Pierre Barouh : Hasards ou circonstances
François Desmeules
Photo : Jean-Luc Guérin
C’est une histoire d’amour et de hasard, l’histoire fugitive, une histoire écrite comme une chanson. Cela se passait sur un quai de gare. Sur les écrans, Anouk Aimée embrassait Jean-Louis Trintignant derrière un refrain indolent. Dabadabada dabadabada faisait chavirer le cour des Français.
Pierre Barouh a construit son royaume sur une seule chanson. En 68, fort du petit capital que lui rapporte le thème du film de Lelouch, il fonde l’étiquette de disques la plus mythique de France: Saravah. Il y enregistrera en trente ans une demi-douzaine d’albums magnifiquement indolents dont les plus mémorables sont assurément Ça va, ça vient et Le Pollen. Bien sûr, le mythe ne se nourrit pas d’un 33 tours aux cinq ans. Homme d’affaires s’étant exercé sur les marchés fruitiers du Brésil, visionnaire dont on commence à peine à mesurer l’incidence sur la chanson française, Barouh endisque (plus ou moins) Higelin, Brigitte Fontaine, Jean-Roger Caussimon, David Mac Neill, Maurane et même Steve Lacy. Bien en évidence sur chaque pochette, le célèbre slogan de l’étiquette («Il y a des années où on a envie de ne rien faire») témoigne de l’indolence réfléchie de son maître. Chansons originales doucement improvisées, chansons douces, chansons folles, chansons d’orfèvres, on ne compte pas les chefs-d’ouvre endisqués sur Saravah. Il n’y a que ça.
Durant trente ans, Barouh gère sa petite entreprise entre deux voyages.

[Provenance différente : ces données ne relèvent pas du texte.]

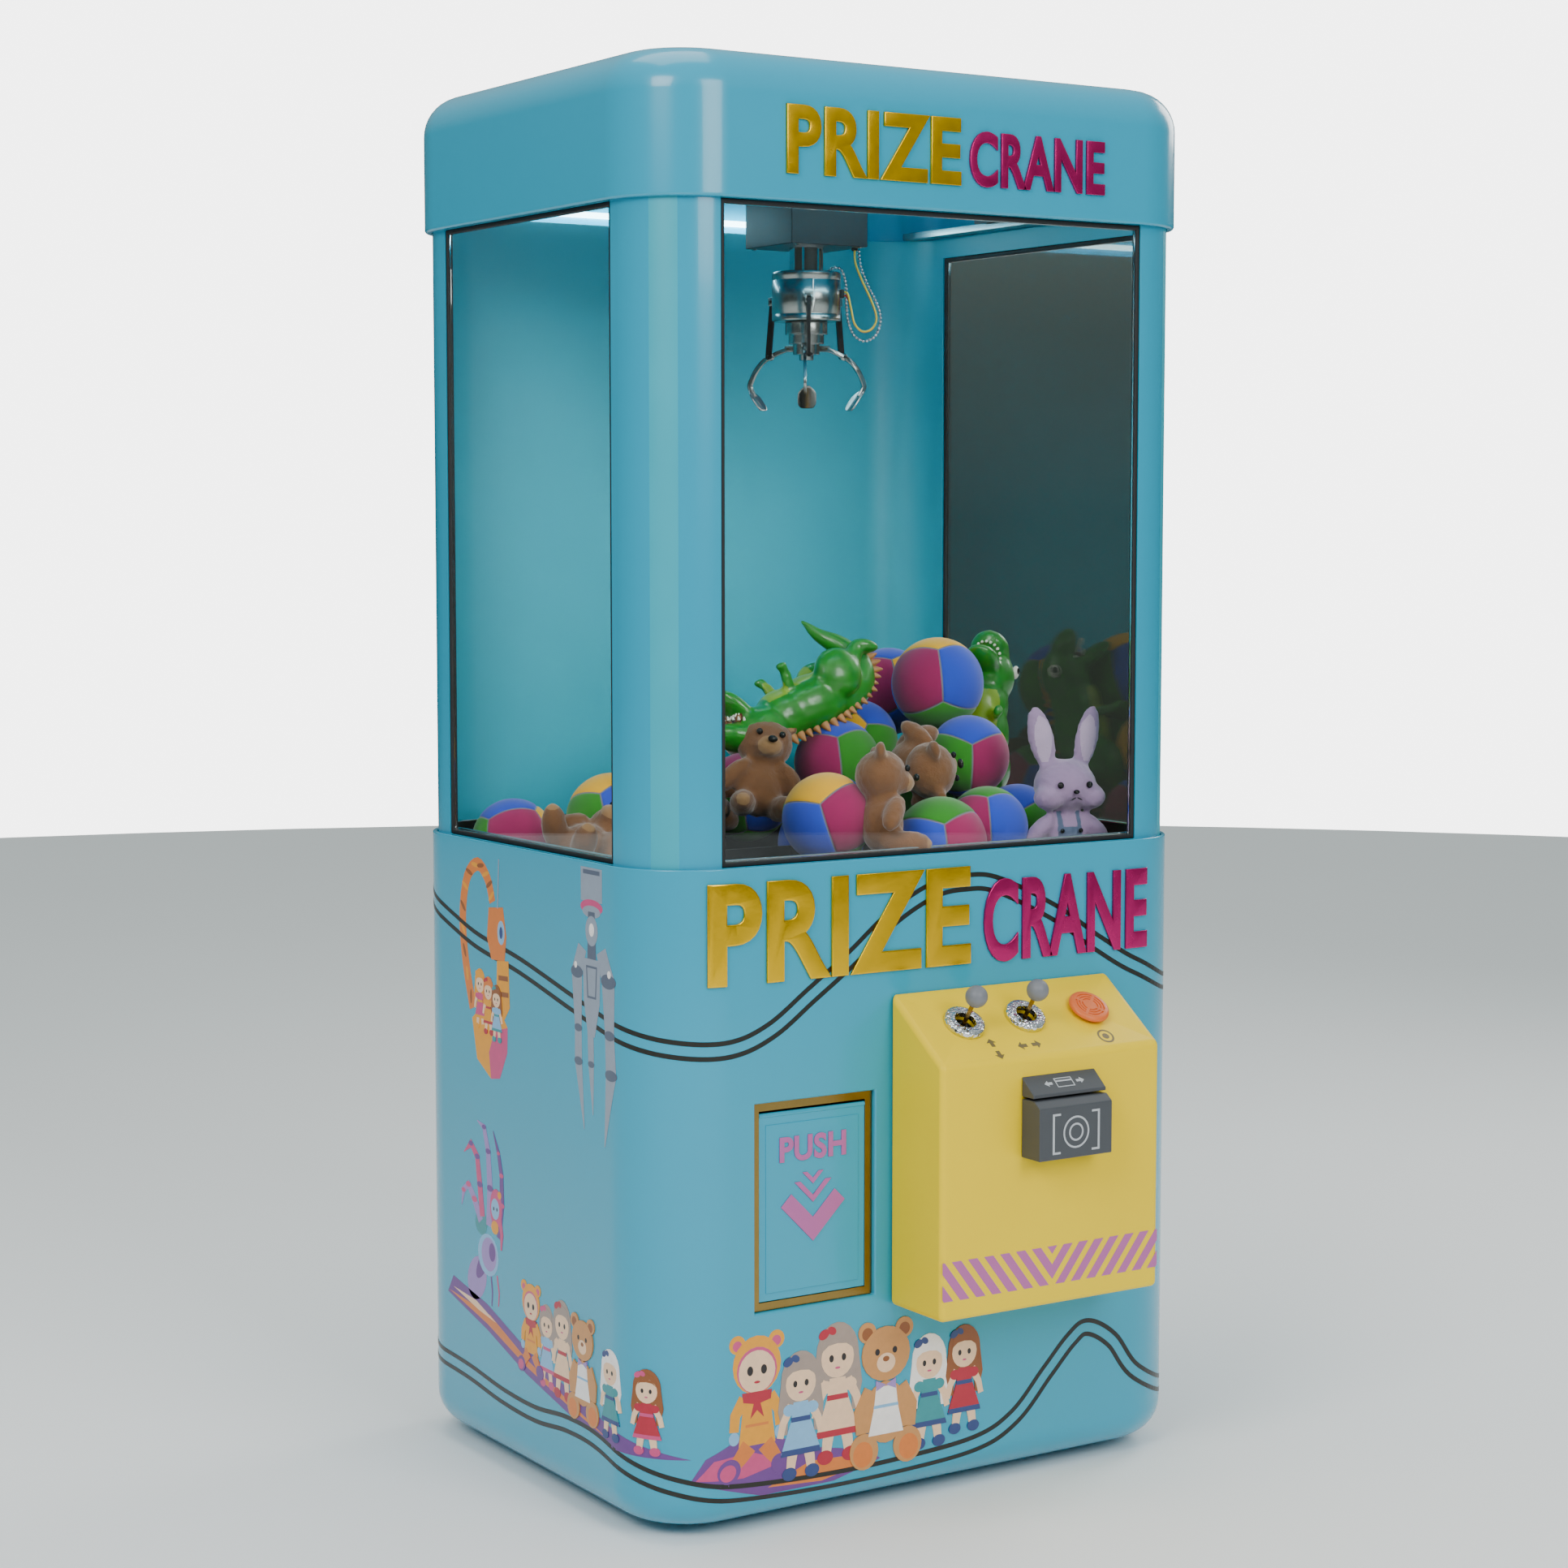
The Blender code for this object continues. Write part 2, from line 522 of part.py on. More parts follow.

Ses propres albums sont tachés de rencontres, le Brésil de la samba, le Japon techno de Sakamoto et le Québec de Michel Rivard où il passe régulièrement. Au pays du soleil levant, l’amour d’une certaine France sauve, un temps, l’étiquette du péril financier. Barouh y rencontre sa deuxième épouse. Lui qui se promène toujours caméra vidéo à la main, il y produit de petits films anecdotiques sur ses pérégrinations.
Alors que la chanson française se retrouve difficilement des naïvetés, la patience tranquille de cet homme adorable qui, malgré trois maisons, a gardé la raison, s’élève en art révolutionnaire. En marge de tous les courants, Saravah persiste et, durant cette décennie, signe de nouveaux artistes. L’exotique Bia, la réaliste Kucheida, d’autres encore… En 1997, une rumeur persistante qui courait sur quelques… années se confirme: dix ans après Noël, Pierre Barouh enregistre un nouvel album, Itchi Go Itchi E, ce qui en japonais signifie: une rencontre, une occasion. Amplement ponctué de rythmes latins, l’objet indolent et assurément déjà classique, sur lequel on retrouve un inédit de Caussimon chanté en duo avec Claude Gauthier, ne vient pas seul. Délaissant son petit café parisien et son flipper quotidien, son plaisir à ne rien brusquer et les plantes exotiques du jardin de la rue de l’Estrapade, l’attachant personnage, rattrapé par l’histoire, vient à Québec le temps d’un petit spectacle. L’homme, qui se défend bien d’être un authentique chanteur, a aussi sur le métier des opinions irremplaçables dont nous avons causé à quelques reprises. Rien ne presse. Nous trouverons bien un jour le moyen de vous les raconter. Une rencontre, une occasion, Pierre Barouh signera aussi des dédicaces et rencontrera les amis, le 15 à 14 heures dans un magasin de disques de la rue Cartier.